Unfortunately, this has also resulted in hackers taking advantage of those who don't exercise safe browsing behavior.
Two of the common methods are phishing and spoofing, Although they are similar, there are a handful of key differences that people should know.
Not sure where to start? Don't worry, we’ve got you covered.
Let's take a look at everything you need to know.
What Is Spoofing?
The term 'spoofing' refers to a practice that hackers use to disguise fraudulent emails as ones from legitimate sources. Unfortunately, they've become highly efficient at doing so.
For example, someone may receive an email from their bank that looks exactly like an official email that a user would receive from them. They're generally accompanied by a message that induces urgency, such as "there's been a change made to your account."
Since these emails are so convincing, many people click the links in the email without a second thought.

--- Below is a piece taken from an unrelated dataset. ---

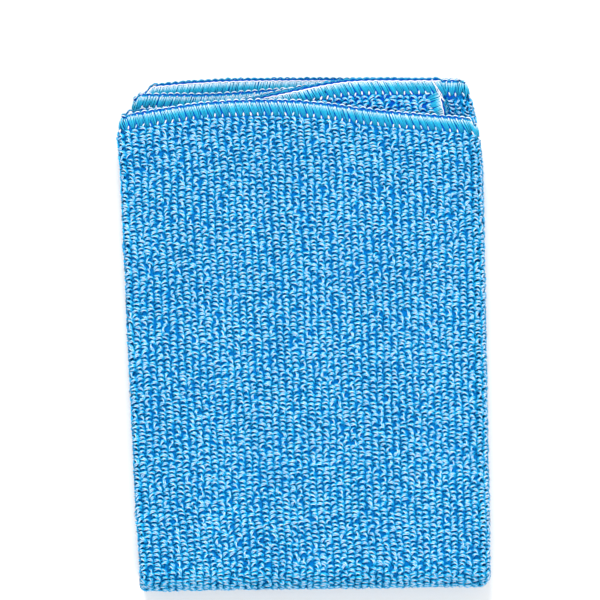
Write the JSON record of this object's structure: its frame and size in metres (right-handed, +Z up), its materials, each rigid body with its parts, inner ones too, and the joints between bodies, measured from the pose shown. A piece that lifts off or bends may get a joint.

Unfortunately, this often allows the hacker to gain access to their personal information through malware.
It's not uncommon, either, for the victim to remain unaware they've had their information compromised.
What Is Phishing?
Although phishing is similar, it doesn't function in the exact same way.
The main goal of phishing emails is to redirect a user to a fraudulent website that looks identical to the official one. For example, a hacker may redirect a user to a false Twitter login page where the victim unknowingly provides the hacker with their password and user name.
Similarly, phishing emails also tend to disguise themselves as coming from financial institutions in order to gain access to someone's financial information.
How Can I Protect Myself?
A general rule of thumb to keep in mind is to never click links in unsolicited emails. Since some hackers are so good at replicating content from official sources, it's unwise to trust an email simply because it looks legitimate.
Keep in mind that this is mainly for emails that are unsolicited. Performing an action that results in an automated email response is likely to be safe since you were responsible for the email being sent.
An urgent email sent to you randomly one afternoon is not always safe, though.
Similarly, never download unsolicited attachments. Many businesses will never send you an attachment unless you specifically request them to (such as requesting a previous year's tax return).
Defending Against Phishing and Spoofing Can Seem Difficult
But it doesn't have to be.
With the above information about phishing and spoofing in mind, you'll be well on your way toward staying as safe as possible online.